My notepad for Doki Doki Literature Club! is 3,013 words long.

That article is for another time. I’ll keep this one short.

Doki Doki Literature Club! works because it has a mastery of its audience, its form and its subject matter. It isn’t just a romance novel – it’s a romance novel that turns on the reader and devours them. But it isn’t just that either, it’s a love story, an art-piece, and a satire of the romance novel as a form. It’s also an extended metaphor for loneliness and desperation, and a scathing critique of the emotional manipulation that sits at the core of so much romance-oriented material in the first place. It doesn’t just want to freak you out, it wants to make you think, and more importantly, to feel.

It’s honest. Maybe that’s why it’s so scary.

Part of the ‘joke’ with Doki Doki is to ignore the fact that it’s a Horror game in the first place. If you visit the game’s subreddit (not before you play!) or merch shop (ditto, spoilers!) you’ll find post after post about the game’s four characters and their misadventures. You’ll find discussions over who’s the game’s ‘best girl’, or what folks think their daily lives look like. You’ll find cosplay and fanfiction the same way you would with any other game with a passionate, anime-obsessed fandom.

Except this game stops being that game an hour in. In so many ways, the fandom has become the kind of culture the game was meant to critique in the first place. Past a certain point, it’s almost certainly no longer a joke. So why the fervor?

Perhaps it’s because Doki Doki is honest. While its scares are tremendous, and the suffering of its cast very real, these incredibly flat characters feel genuine by virtue of their writing. You will come to care about them, one way or another, and the depth of that care is a testament to the power of interactive fiction. Doki Doki isn’t a joke or a shallow vessel for scares: it’s an honest-to-god romance game.

And then, a corrupted, perverse inversion of one.

And then, something high-concept and incredibly bizarre.

Then, finally, it’s a romance novel again.

Doki Doki shines because of its commitment to every part of itself: as novel, as romance game and as meta-horror shocker. It is, at every turn, completely earnest, and utterly unique. If it can’t scare you, it’s going to make sure you feel something, one way or another.
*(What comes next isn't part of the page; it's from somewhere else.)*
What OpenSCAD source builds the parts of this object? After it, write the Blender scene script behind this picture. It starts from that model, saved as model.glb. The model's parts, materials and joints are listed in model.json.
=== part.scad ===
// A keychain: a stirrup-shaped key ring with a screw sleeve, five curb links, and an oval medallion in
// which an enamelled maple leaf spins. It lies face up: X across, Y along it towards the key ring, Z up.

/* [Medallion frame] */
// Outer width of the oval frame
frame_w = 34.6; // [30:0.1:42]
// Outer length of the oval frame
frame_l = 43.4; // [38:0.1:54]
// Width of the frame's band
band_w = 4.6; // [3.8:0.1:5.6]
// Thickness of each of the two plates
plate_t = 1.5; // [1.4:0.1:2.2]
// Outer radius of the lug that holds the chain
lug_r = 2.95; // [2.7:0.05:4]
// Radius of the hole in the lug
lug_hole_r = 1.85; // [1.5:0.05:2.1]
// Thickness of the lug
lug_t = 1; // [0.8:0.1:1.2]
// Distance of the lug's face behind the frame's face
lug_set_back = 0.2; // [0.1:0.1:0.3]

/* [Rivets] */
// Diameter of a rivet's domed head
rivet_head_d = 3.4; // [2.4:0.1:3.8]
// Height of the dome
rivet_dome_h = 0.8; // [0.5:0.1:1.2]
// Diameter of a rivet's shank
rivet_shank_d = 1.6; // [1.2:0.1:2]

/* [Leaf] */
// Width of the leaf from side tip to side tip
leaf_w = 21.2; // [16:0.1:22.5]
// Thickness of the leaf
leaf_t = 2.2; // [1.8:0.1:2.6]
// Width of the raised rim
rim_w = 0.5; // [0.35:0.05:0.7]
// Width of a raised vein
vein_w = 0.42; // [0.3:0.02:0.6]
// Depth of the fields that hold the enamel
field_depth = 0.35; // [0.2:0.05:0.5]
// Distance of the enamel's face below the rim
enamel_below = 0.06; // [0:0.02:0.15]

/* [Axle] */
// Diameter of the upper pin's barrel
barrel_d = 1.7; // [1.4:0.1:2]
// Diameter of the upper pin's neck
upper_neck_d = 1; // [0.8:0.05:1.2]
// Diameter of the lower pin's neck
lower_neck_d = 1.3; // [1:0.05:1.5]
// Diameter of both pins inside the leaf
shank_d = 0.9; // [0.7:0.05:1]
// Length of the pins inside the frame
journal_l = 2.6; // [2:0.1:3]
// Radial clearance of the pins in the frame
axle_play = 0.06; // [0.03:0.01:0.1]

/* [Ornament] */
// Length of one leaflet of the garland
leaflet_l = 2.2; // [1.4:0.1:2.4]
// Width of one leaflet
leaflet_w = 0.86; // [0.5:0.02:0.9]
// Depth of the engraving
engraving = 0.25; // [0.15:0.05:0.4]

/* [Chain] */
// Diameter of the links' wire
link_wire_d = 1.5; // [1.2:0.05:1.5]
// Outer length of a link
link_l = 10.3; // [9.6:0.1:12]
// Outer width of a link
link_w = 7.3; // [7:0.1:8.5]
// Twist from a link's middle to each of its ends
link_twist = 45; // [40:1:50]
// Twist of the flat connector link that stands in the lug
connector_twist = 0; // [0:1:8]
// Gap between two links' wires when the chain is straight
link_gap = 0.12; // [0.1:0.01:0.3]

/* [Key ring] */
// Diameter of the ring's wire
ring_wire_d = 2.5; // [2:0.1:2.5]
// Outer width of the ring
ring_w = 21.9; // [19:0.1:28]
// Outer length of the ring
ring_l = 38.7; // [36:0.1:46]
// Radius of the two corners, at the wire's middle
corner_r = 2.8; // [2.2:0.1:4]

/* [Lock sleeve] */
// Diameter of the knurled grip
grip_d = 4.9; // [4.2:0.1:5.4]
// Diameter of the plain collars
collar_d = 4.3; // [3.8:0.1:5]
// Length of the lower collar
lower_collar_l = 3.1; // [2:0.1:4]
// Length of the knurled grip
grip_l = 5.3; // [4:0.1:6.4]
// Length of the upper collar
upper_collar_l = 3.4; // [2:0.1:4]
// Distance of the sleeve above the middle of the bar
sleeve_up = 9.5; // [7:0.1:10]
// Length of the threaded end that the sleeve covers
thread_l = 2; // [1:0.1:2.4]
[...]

Or maybe that’s just monika the manipulation talking.

Doki Doki Literature Club! might be the most powerful, unique Horror game I’ve ever played. Two years later, I can remember its twists and turns perfectly. I remember its cast like friends I made along the way. If you’ve never played a Visual Novel before, especially a romantic one, DDLC is going to be unlike anything you’ve ever experienced. It might well go down as a Horror classic. I’m sure a generation of imitators is right around the corner.

Maybe the best girl was hiding inside you, all along.

Go check it out, if you’ve got the heart for it. Doki Doki Literature Club is free.